_SUPPLIED INFORMATION_:

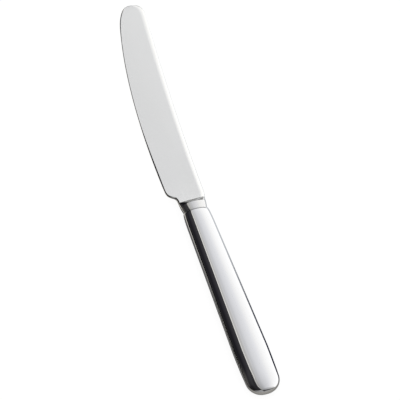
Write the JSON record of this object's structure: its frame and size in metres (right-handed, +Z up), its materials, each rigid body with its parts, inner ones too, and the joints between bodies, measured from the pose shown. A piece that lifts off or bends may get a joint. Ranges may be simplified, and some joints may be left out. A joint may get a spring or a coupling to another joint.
{
  "type": "table knife",
  "caption": "Stainless table knife lying flat: satin blade with a rounded tip, short polished collar and a tapered hollow handle with a round butt.",
  "frame": {"origin": "centre of the bounding box on the table plane, under the knife", "axes": "+X along the knife towards the tip of the blade, +Y towards the cutting edge, +Z up from the table"},
  "size_m": [0.236, 0.0242, 0.0077],
  "materials": {
    "satin_steel": "fine satin, ground along the blade",
    "polished_collar": "mirror polished stainless steel",
    "polished_steel": "mirror polished stainless steel",
    "filler": "cast cement filler, matte and hidden"
  },
  "bodies": {
    "root": {"blade": "satin_steel", "bolster_collar": "polished_collar", "handle_shell_upper": "polished_steel", "handle_shell_lower": "polished_steel", "handle_filler": "filler"}
  },
  "joints": []
}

_OBJECTIVE_: Give an exact repetition of all the material.

_REPLY TO THE EXERCISE_:
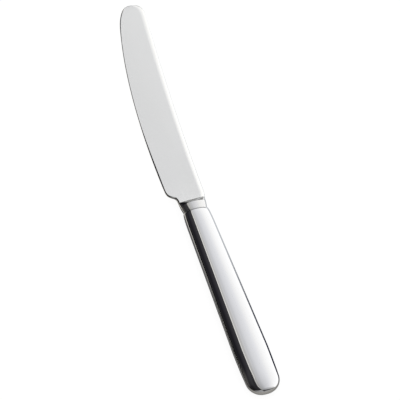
Write the JSON record of this object's structure: its frame and size in metres (right-handed, +Z up), its materials, each rigid body with its parts, inner ones too, and the joints between bodies, measured from the pose shown. A piece that lifts off or bends may get a joint. Ranges may be simplified, and some joints may be left out. A joint may get a spring or a coupling to another joint.
{
  "type": "table knife",
  "caption": "Stainless table knife lying flat: satin blade with a rounded tip, short polished collar and a tapered hollow handle with a round butt.",
  "frame": {"origin": "centre of the bounding box on the table plane, under the knife", "axes": "+X along the knife towards the tip of the blade, +Y towards the cutting edge, +Z up from the table"},
  "size_m": [0.236, 0.0242, 0.0077],
  "materials": {
    "satin_steel": "fine satin, ground along the blade",
    "polished_collar": "mirror polished stainless steel",
    "polished_steel": "mirror polished stainless steel",
    "filler": "cast cement filler, matte and hidden"
  },
  "bodies": {
    "root": {"blade": "satin_steel", "bolster_collar": "polished_collar", "handle_shell_upper": "polished_steel", "handle_shell_lower": "polished_steel", "handle_filler": "filler"}
  },
  "joints": []
}